Like a tele-evangelist busted in a whorehouse, Conroy appears to have never paid for it in his life. And it’s a world which he has chosen to plunge into, headfirst, so much so that he almost topped the list of gift disclosures by federal MPs, finishing second behind Greens Senator Bob Brown who was forced to embark on a one-off fundraising drive to avoid bankruptcy through the costs of defamation.
Conroy’s own conduct has left him vulnerable to the type of claims made by Abbott.
As a journalist my sympathies lie with the likes of a great figure such as Laurie Oakes, who is rightly appalled at any suggestion that his reporting would be compromised by an arms-length ministerial decision.
But the issue is that the decision doesn’t look particularly arms-length, in large part because of Conroy’s schmoozing.

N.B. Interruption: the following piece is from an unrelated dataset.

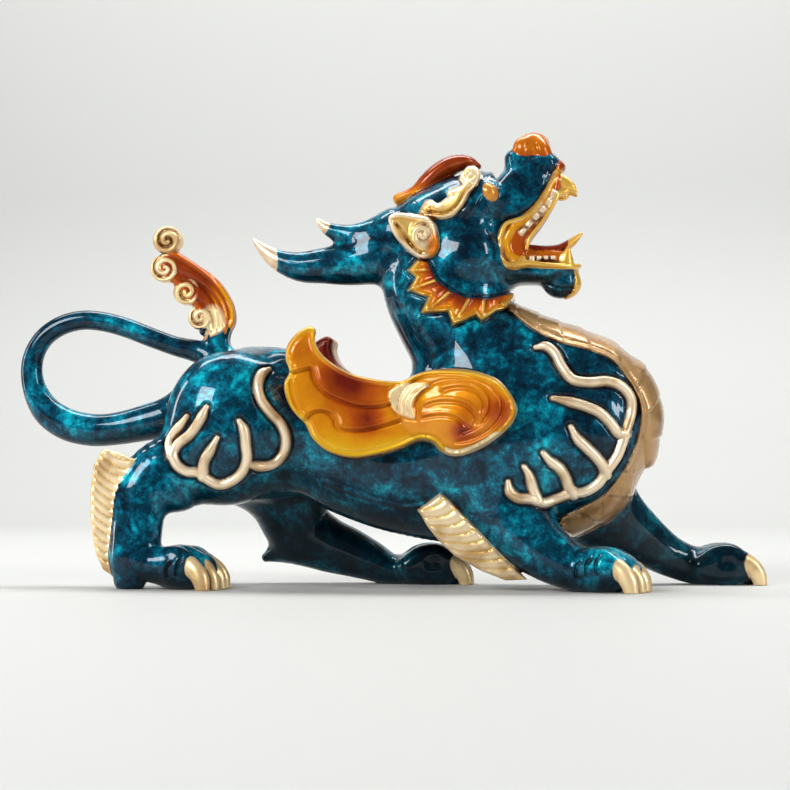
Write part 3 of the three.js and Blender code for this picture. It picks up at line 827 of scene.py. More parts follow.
CREST = Limb(
    [
        [2.2, 194.3, 0, 3.2, 4.5], [7, 195.8, 0, 3.3, 6], [12, 198, 0, 4.3, 8],
        [16.5, 202, 0, 5.2, 9.5], [22, 207, 0, 5.4, 10], [27.5, 210.6, 0, 5, 9.8],
        [33, 212.6, 0, 4.1, 8.8], [38, 212.6, 0, 3, 7], [42, 210.8, 0, 1.6, 4],
    ],
    spacing=1.5,
)
EAR_OUTLINE = [
    (-3.4, 184.9), (-1.1, 186.9), (3.6, 187.4), (9.6, 186.2), (15.6, 185.4), (18.6, 183.4),
    (20.7, 180.2), (21.6, 175), (22, 171), (21, 167.6), (18, 164.9), (13, 164.2), (8.8, 166.6),
    (2.8, 171.7), (-1.1, 176.8), (-2.8, 181.1),
]
EAR = Slab(EAR_OUTLINE, -17, -28, 2.5)
EAR_CURL = (13.9, 176.4)
EAR_ROOT = (21.0, 169.5)
EAR_FOLD = Track([(-1.5, 184), (3, 179.5), (7, 173.5), (11, 168.5), (16, 166.5)])
UPPER_LIP = Limb(
    [
        [81.6, 208.4, -5.5, 1.8, 3], [79.2, 201.8, -8, 1.9, 3.2], [75.9, 195.7, -9.8, 1.9, 3.2],
        [71.5, 189.6, -11.2, 1.9, 3.2], [66.5, 185, -12.4, 1.9, 3.2], [61.4, 181.4, -13.2, 1.9, 3],
        [57.6, 177, -13.8, 1.8, 3], [56, 171.5, -14, 1.8, 2.8], [57, 166.5, -14, 1.8, 2.8],
        [60.5, 163.5, -13.6, 2, 2.6],
    ],
    spacing=1.2,
)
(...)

The TV chiefs appear kind of relieved that Abbott has entered the fray as it’s given them a chance to wax indignant about the fearlessness of their journalism – which is vastly preferable to their laughable “cultural heritage” argument for the $250 million rebate.
Seriously – can you imagine the devastation which would be visited upon our national identity if programs such as Packed to the Rafters moved offshore?
It’s a particularly silly red herring. And it also sits oddly with the commitment of media companies, through their journalism, to expose government waste and financial mismanagement. If a quarter of a billion bucks fell out of the sky and landed in the lap of any other industry sector, you would expect the media to be all over the story. Instead, the TV bosses are trousering the cash.
Those who accuse News Limited of sour grapes, and say that Foxtel simply wanted to get its grubby hands on this kind of money, should spend a little more time acquainting themselves with the culture and behaviour of the company.
When the French Government unveiled a General Motors-style bailout for the newspaper industry, as circulations were belted by the rise of online and the tightening of advertising revenue, some newspaper companies in other countries said it wasn’t such a bad idea.
The immediate, instinctive response from News Corporation was that it was a dog of an idea, that any media company which accepted government money would be indebted to that government. And that rightly or wrongly, the readers would regard its journalism as potentially tainted, even if it remained fearless in practice.
Both Conroy and the free to air bosses will continue to argue that this is an absurd and hysterical conspiracy theory. They can make the argument publicly. They can also make it to each other, face to face, over Crownies and sashimi in the glass-fronted booths at ANZ Stadium and Etihad and Albert Park and Flemington and Suncorp, as befits their arms-length relationship.